# just me and the BOSS DXT stacking some snow!!!



## Midwest BuildIt Inc

fun. love this plow,and all this snow.


----------



## Midwest BuildIt Inc

a few more


----------



## Midwest BuildIt Inc

more snow coming too.


----------



## Midwest BuildIt Inc

a few earlier ones


----------



## Midwest BuildIt Inc

last one for now.


----------



## WilliamOak

One thing I really really miss about my V. The mountain making.


----------



## SnowFakers

Looks good! Go Earnhardt!


----------



## fatheadon1

nice set up keep the piles an pics comming


----------



## skorum03

sweet dude. Love seeing the pictures. Keep them coming


----------



## shotgunwillie

A man and his DXT a beautiful thing.


----------



## Eronningen

Good looking rig. Take her easy stacking, I do less stacking and more hauling and skid steer work. When I was younger I tore up alot of stuff jamming piles up.


----------



## alldayrj

Looks great, thats definitely my next plow. 

Did you have a power v or vxt before?


----------



## Quality SR

That is one bad a** looking rig!! I love the look of the SS!



WilliamOak;1744421 said:


> One thing I really really miss about my V. The mountain making.


I couldn't agree more!


----------



## tls22

Great pictures……great year for a new plow


----------



## SPSkyo8530

Just installed my new DXT Tuesday and have 46 hours on it already. Man I love this plow and can't believe I went without one for so long.


----------



## snowplower1

I cant wait to hopefully get my new truck and the dxt next year. I look forward to finally getting rid of all the straight edge plows. How do you like the stainless steel vs the regular?


----------



## MajorDave

I'm waiting for answers! haha 

-Did you have the Power V or VXT before? And - Stainless? What is comments on both?

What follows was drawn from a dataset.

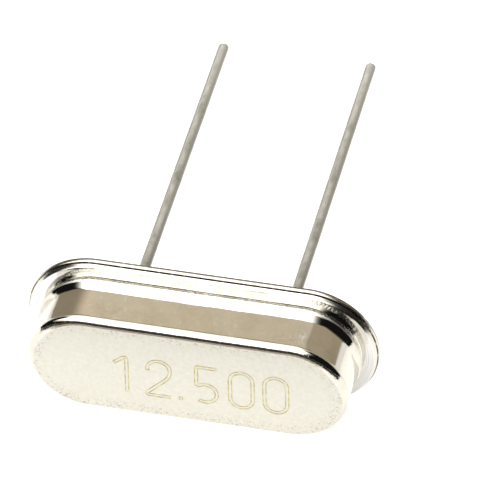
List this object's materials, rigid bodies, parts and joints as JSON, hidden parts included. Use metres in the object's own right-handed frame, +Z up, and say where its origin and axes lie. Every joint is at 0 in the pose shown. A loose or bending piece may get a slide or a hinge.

That is awesome - I did hear one guy complaining big time that the trip blade tripped too much? I did 15 hours in NYC yesterday after 20+ the day before. Yesterday was wet, heavy and ice - that blade was trip pin like Jimi Hendrix! I plowed with a buddy who had a V - WOW - what a difference!


----------



## Midwest BuildIt Inc

I had a regular flat top v before. I feel like the stainless rolls the snow off of it better than the steel did. As far as tripping goes, it does trip easier than my power v, but it has not been a problem for me. ive probably got about 100 hours on it. No complaints here. I love having dual trip. Trip edges don't really trip going into a frozen pile, or just the trip edge does, which isn't useful in that situation . Full trip plows trip hard on small obstacles. This one does both pretty nicely. But everyone does different things, i tend to do and get lots that the v is useful in.


----------



## alldayrj

Dxt seems like the best bet but i hate to buy a new one since this my plow is so new. Maybe i can buy the dxt wings and pivot etc and re use my headgear, part out the power v.


----------



## snowplower1

hmm i definitely think the dxt is the best plow out there right now. My last decision is stainless vs steel. Do you think that having the stainless is definitely better? I think my only concern is that I have heard it will dent easier.


----------



## ALC-GregH

snowplower1;1749327 said:


> hmm i definitely think the dxt is the best plow out there right now. My last decision is stainless vs steel. Do you think that having the stainless is definitely better? *I think my only concern is that I have heard it will dent easier.*


It will. SS is actually softer then steel. I'd prefer steel with powder coat. I think the snow would move off the blade faster. I have a bunch of large candles I use to coat the face of the blade. It helps but wears off in a day or less.


----------



## Quality SR

ALC-GregH;1749422 said:


> I have a bunch of large candles I use to coat the face of the blade. It helps but wears off in a day or less.


Fluid Film works best for this!


----------



## Jakedaawg

You ought to get a deflector to keep that snow off the hood.


----------



## Ronix

Very nice setup


----------



## Glenn Lawn Care

That's a good looking rig!


----------